In: Finance
Access your company’s financial statements or any public company statement; explain the difference between each financial statement
The financial statement of any public company when issued majorly consist of four things
· Statement of income and expenditure
· Balance sheet
· Statement of cash flow
· Management discussion and analysis
The income statement is statement for the fiscal period during which all related income and expenditures are matched with each other and net income is calculated or net loss and then that is transferred to the equity on the balance sheet. Income statement is for a period of time. It can be for a year or quarterly or semi-annually. The balance sheet is a snapshot of the financial position of the company at a certain point of time. Normally the balance sheet is prepared quarterly or at the end of year.

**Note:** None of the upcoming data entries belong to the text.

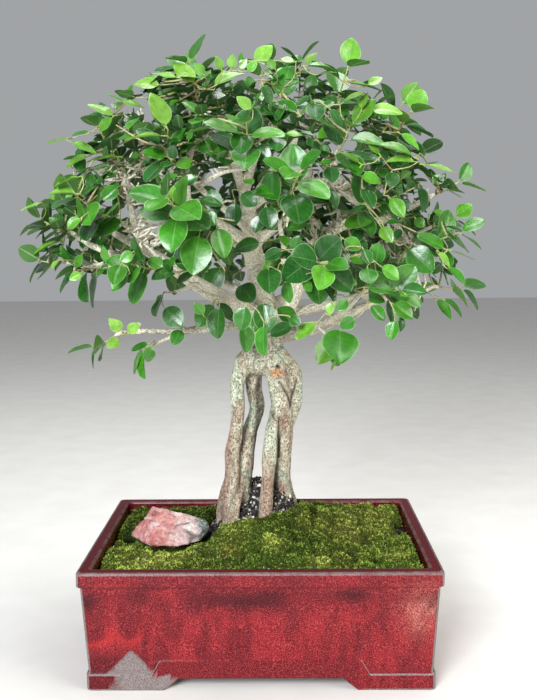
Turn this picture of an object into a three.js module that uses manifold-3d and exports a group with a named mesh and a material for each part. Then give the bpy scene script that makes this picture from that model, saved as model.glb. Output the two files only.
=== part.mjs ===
// A parrot's beak bonsai in its glazed pot, in millimetres, +Z up.
// The origin is the middle of the pot's footprint, on the surface that the pot stands on.

import * as THREE from 'three';
import { mergeVertices } from 'three/addons/utils/BufferGeometryUtils.js';
import Module from 'manifold-3d';

const wasm = await Module();
wasm.setup();

// Driving dimensions
const pot = {
  length: 356, // over the rim
  depth: 254,
  height: 122,
  rim: 13, // width of the rim's top face
  lip: 15, // height of the lip
  overhang: 3, // how far the lip stands out over the wall
  taper: 5.5, // how far each wall leans in on its way down
  floor: 20, // height of the floor's upper face
  foot: 2, // how far the plinth and feet stand out from the wall
  corner: 5, // radius of the upright corners
  footTop: 17,
  archTop: 12, // underside of the bands between the feet
  bandTop: 31,
  footShare: 0.44, // of each half side that its foot takes
  drainRadius: 11,
  drainX: 75,
};
const gap = 0.3; // between pieces that rest against each other
const clearance = 60; // how far cutting shapes run past what they cut
const soilLevel = 104;
const mounds = [ // where the soil rises, with half widths
  { x: 3, y: 20, width: 62, height: 41 },
  { x: -6, y: 30, width: 24, height: 27 },
  { x: 80, y: 100, width: 90, height: 4 },
];
const moss = { thickness: 9, wallGap: 1.5, seam: 0.4, sink: 5, ripple: 1.6 };
const mossMound = { x: 26, y: -64, width: 40, height: 6 };
const bareSoil = { x: -1, y: 27, halfWidth: 54, halfDepth: 42 };
const stone = { x: -94, y: -11, length: 84, depth: 46, height: 39 };
const mesh = { side: 44, thickness: 1.5, bar: 3.5, count: 3 };
const crown = { x: -6, y: -4, z: 440, halfWidth: 236, halfDepth: 186, rise: 205, drop: 92, spacing: 51 };
const twig = { length: 38, radius: 1.5, tipRadius: 0.9, tip: 5 };
const leaf = { length: 34, width: 25, thickness: 1.5, arch: 3.4 };
const sprayCount = 50;
const leafPairs = 3;

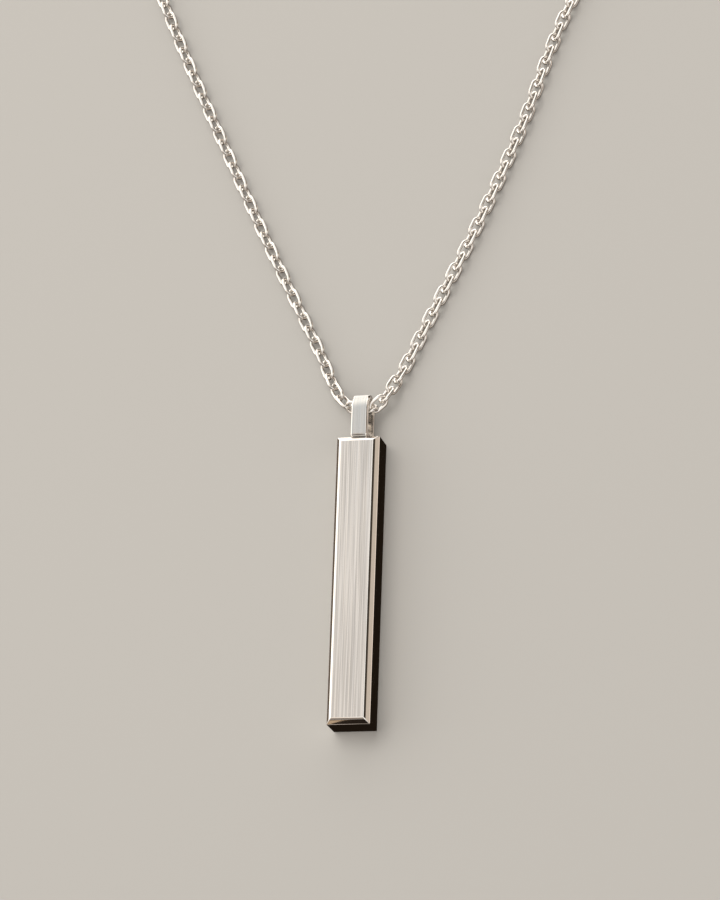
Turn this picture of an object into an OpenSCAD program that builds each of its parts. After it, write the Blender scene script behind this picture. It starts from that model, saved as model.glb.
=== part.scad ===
// Bar pendant on its chain, a whole necklace lying on a flat surface.
// Millimetres, +Z up, the surface at z = 0. The bar points along Y, its bail and the loop towards +Y.
// The origin is the middle of the necklace's outline, on the surface.

/* [Bar] */
// Length of the bar, without the bail
bar_len = 40; // [30:1:50]
// Width of the bar, over both bevels
bar_w = 5.9; // [4:0.1:8]
// Thickness of the bar, from its back to its front face
bar_t = 5; // [5:0.1:6]
// Width of the polished bevel round the front face, seen from the front
bevel_w = 0.55; // [0.3:0.05:0.6]
// Height of the bevel, from the sides up to the front face
bevel_h = 0.8; // [0.4:0.05:0.9]
// Chamfer round the back
back_chamfer = 0.2; // [0.1:0.05:0.2]

/* [Bail] */
// Width of the folded strip
bail_w = 2.3; // [1.8:0.1:3]
// Height of the strip loop above the end of the bar
bail_h = 6.5; // [6:0.1:8]
// Depth of the loop, from the back of the strip to its front
bail_d = 4.2; // [4.2:0.05:4.3]
// Thickness of the strip
bail_t = 0.7; // [0.5:0.1:0.7]
// Outer rounding of the loop's two foot corners
foot_r = 0.5; // [0.3:0.1:0.9]
// Diameter of the peg under the bail, which sits in the end of the bar
peg_d = 1.6; // [1:0.1:2.2]
// Length of the peg
peg_len = 3; // [2:0.5:5]

/* [Chain] */
// Outer length of an oval link
link_len = 3.05; // [2.8:0.05:3.2]
// Outer width of a link
link_w = 2; // [1.8:0.05:2]
// Diameter of the round wire
wire_d = 0.45; // [0.36:0.01:0.46]
// Roll of the links about the run of the chain, one to the left and the next to the right
link_roll = 45; // [40:1:50]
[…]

Balance sheet shows us how much asset and liability the company has at a certain point of time. The statement of cash flows shows the movement of cash across the company, inflow as well as outflow. There are three parts of a statement of cash flow, Cash flow from operation, Cash flow from Investing and Cash flow from financing. The statement of cash flow only considers the cash unlike income statement non cash activities are also considered. The MD&A is one of the most important components of the financial analysis because it tells us as to what managements thinks about the growth of the company. What are the opportunities that the company has and what challenges the company can face in the coming time periods? The MD&A gives a broad level opinion of the management about the company.